I think privacy [enhancements]
will be a controversial change.
Consider that changes to [add] privacy will
affect many organizations which currently…
have obligations under the law, like Know-Your-Customer
and anti-money laundering reporting regulations.
Can they support a Bitcoin protocol with strong privacy
protections in it, where they can’t know everyone…
who is participating in a transaction, [and]
they have even more limited access [to data]?
I expect those companies will resist
the introduction of privacy features.
We may see difficulty in introducing these
features [by any other method] than a soft fork.
Fortunately, I think that most of the interesting
privacy features can be introduced by a soft fork.
The protocol can still be extended by soft forks
thanks to a very important change in 2017.
That was the introduction of SegWit.
One of the critical features was versioning.
With SegWit versioning, the scripting language
used within a transaction now has a version number.

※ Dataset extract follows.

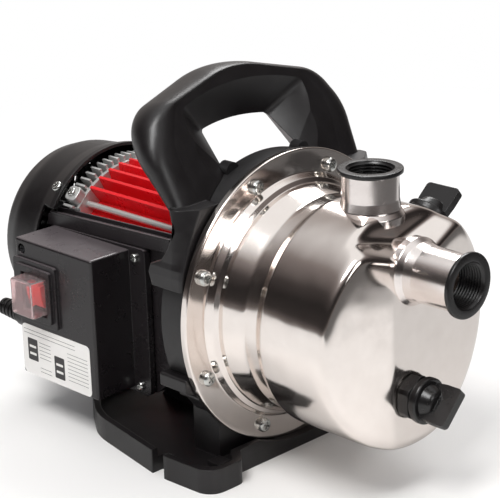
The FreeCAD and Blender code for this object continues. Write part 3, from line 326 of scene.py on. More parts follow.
def finishes():
    """Every finish of the pump, each named for what the real surface is."""
    made = {}
    # 304 steel, deep drawn and buffed: a mirror with the slow waves that pressing leaves.
    made["steel"] = surface("polished_304_steel", "#F1EAE5", "#E5DCD6", metallic=1.0,
                            rough=(0.09, 0.15), grain_mm=0.6, relief_mm=0.0015,
                            wave_mm=30, wave_relief_mm=0.45)
    # The same steel as drawn tube, turned on its end and less buffed, so it is a little duller.
    made["tube"] = surface("turned_304_tube", "#F2ECE9", "#DDD4D0", metallic=1.0,
                           rough=(0.16, 0.26), grain_mm=0.5, relief_mm=0.003)
    # Glass-filled polyamide from a spark-eroded mould: a fine even grain that greys the black.
    made["moulded"] = surface("moulded_polyamide_black", "#110F10", "#181516",
                              rough=(0.31, 0.42), grain_mm=0.9, relief_mm=0.05, edge_mm=1.2)
    # Gloss-moulded polyamide of plugs and thread inserts: smoother, with clear highlights.
    made["smooth_plastic"] = surface("smooth_polyamide_black", "#100F0F", "#171516",
                                     rough=(0.24, 0.34), grain_mm=1.4, relief_mm=0.02,
                                     edge_mm=0.6)
    # ABS of the control box: a satin skin whose upper faces are painted a lighter grey, as painted
    # light from above.
    made["box_plastic"] = surface("satin_abs_black", "#191617", "#211D1F", rough=(0.24, 0.34),
                                  grain_mm=0.8, relief_mm=0.02, edge_mm=0.8, painted_top_light="#5E5759")
    # Powder coat on cast brackets: slightly orange-peeled and dark.
    made["coat"] = surface("powder_coat_black", "#121112", "#191718", rough=(0.36, 0.5),
                           grain_mm=1.6, relief_mm=0.05)
    # Stoved red enamel on the extruded housing: bright, a little deeper where it pooled.
    made["red"] = surface("stoved_enamel_red", "#EA1C26", "#C8141C", rough=(0.24, 0.36),
                          grain_mm=1.2, relief_mm=0.02, edge_mm=0.3)
    # Raw die-cast aluminium of the comb, lugs and rods: pale grey with a cloudy skin.
    made["cast"] = surface("raw_diecast_aluminium", "#DADAD8", "#B4B3B0", metallic=0.6,
                           rough=(0.34, 0.5), grain_mm=0.7, relief_mm=0.03)
    # Clear-chromated zinc on steel screws: bright with a faint blue-grey bloom.
    made["zinc"] = surface("bright_zinc_plating", "#DADBD8", "#B4B5B2", metallic=1.0,
                           rough=(0.18, 0.3), grain_mm=0.4, relief_mm=0.004, edge_mm=0.3)
    # Cylindrical ground shaft steel: scratches run round, seen as fine bands along X.
    made["ground"] = surface("ground_shaft_steel", "#C9C8C5", "#A9A8A5", metallic=1.0,
                             rough=(0.2, 0.3), grain_mm=0.3, relief_mm=0.003, stretch=(8, 1, 1))
    # Stacked silicon-steel sheets: half-millimetre leaves drawn as fine bands across X.
    made["laminations"] = surface("stacked_silicon_steel", "#6E6A66", "#4B4744", metallic=1.0,
                                  rough=(0.4, 0.6), grain_mm=1.0, relief_mm=0.08,
                                  stretch=(6, 0.3, 0.3))
    # Varnished winding wire: amber-brown bundles of strands.
    made["copper"] = surface("varnished_copper_wire", "#B2622C", "#7F4119", metallic=1.0,
                             rough=(0.28, 0.4), grain_mm=0.8, relief_mm=0.1, stretch=(0.4, 3, 3))
    # Nitrile rubber: dead black and slightly bloomed.
    made["rubber"] = surface("nitrile_rubber", "#151515", "#201F1E", rough=(0.55, 0.7),
                             grain_mm=0.6, relief_mm=0.02)
    # Glass-filled PPO of the hydraulic parts: mid grey with visible flow.
    made["grey_plastic"] = surface("glass_filled_ppo_grey", "#5B5A58", "#494846",
                                   rough=(0.4, 0.52), grain_mm=0.8, relief_mm=0.03)
    # Lapped alumina seal face: cream and nearly glossy.
    made["ceramic"] = surface("lapped_alumina", "#E9E3D3", "#DDD6C4", rough=(0.12, 0.2),
                              grain_mm=0.6, relief_mm=0.002)
    # Polypropylene film capacitor can: off-white, waxy.
    made["pale_plastic"] = surface("capacitor_polypropylene", "#E4E1D8", "#D5D1C6",
                                   rough=(0.34, 0.44), grain_mm=1.0, relief_mm=0.02)
    # Rocker of dyed polycarbonate: a lit-looking red because light goes a little way in.
    made["rocker"] = surface("dyed_polycarbonate_red", "#F0302A", "#D8241F", rough=(0.16, 0.24),
                             grain_mm=1.5, relief_mm=0.01, edge_mm=0.4,
                             **{"Subsurface Weight": 0.25, "Subsurface Scale": 0.004})
    # Soft PVC splash cap: clear, pinkish and slightly rippled, so the rocker's red shows through.
    made["clear"] = surface("soft_clear_pvc", "#FFF2F2", "#F9E2E2", rough=(0.03, 0.09),
                            grain_mm=2.5, relief_mm=0.12,
                            **{"Transmission Weight": 0.9, "IOR": 1.3})
    # A darker copy of the screw metal for the sunk box screws, as painted shade in their corners,
    # with an oily sheen.
    made["painted_shade_screw"] = surface("zinc_in_painted_shade", "#232325", "#2F2F31", metallic=1.0,
                                rough=(0.3, 0.42), grain_mm=0.5, relief_mm=0.01)
    # Vinyl label stock: white with a satin overlaminate.
    made["vinyl"] = surface("white_vinyl_film", "#EDEBE8", "#E2DFDB", rough=(0.28, 0.38),
                            grain_mm=1.5, relief_mm=0.01)
    # Screen-printed ink on it: thin, dark grey and a little uneven.
    made["ink"] = surface("screen_printed_ink", "#2A2829", "#3A3738", rough=(0.4, 0.55),
                          grain_mm=0.6, relief_mm=0.005)
    return made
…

That version number can introduce new
functionality without doing a hard fork.
The first version of SegWit introduced in 2017 was
version 0, because we count things from zero.
It is actually in the protocol as the
prefix of a SegWit script, the number zero.
We can upgrade that by adding new versions.
The proposed changes for SegWit version 1…
include some important new privacy techniques:
Schnorr signatures, Taproot, Graftroot, and
Merkilized Abstract Syntax Trees (MAST).
I expect we will see those introduced in Bitcoin
before the end of 2020, as a soft fork.
I am hoping that is not the end, that we will
see other changes that further enhance privacy.
Fortunately, what works to the benefit of Bitcoin
is the introduction of other cryptocurrencies…
that are privacy-focused, which allows
for extensive research to be done.
For example, we have discovered some potential bugs.
I will talk about that in one of the next questions.
The zk-SNARK implementation
in Zcash is quite a big challenge.
But everybody in the ecosystem
learns from mistakes and bugs like that.
I expect we will see more privacy features.
I don’t think we will have problems introducing them
in Bitcoin, but we will see. This is a big challenge ahead.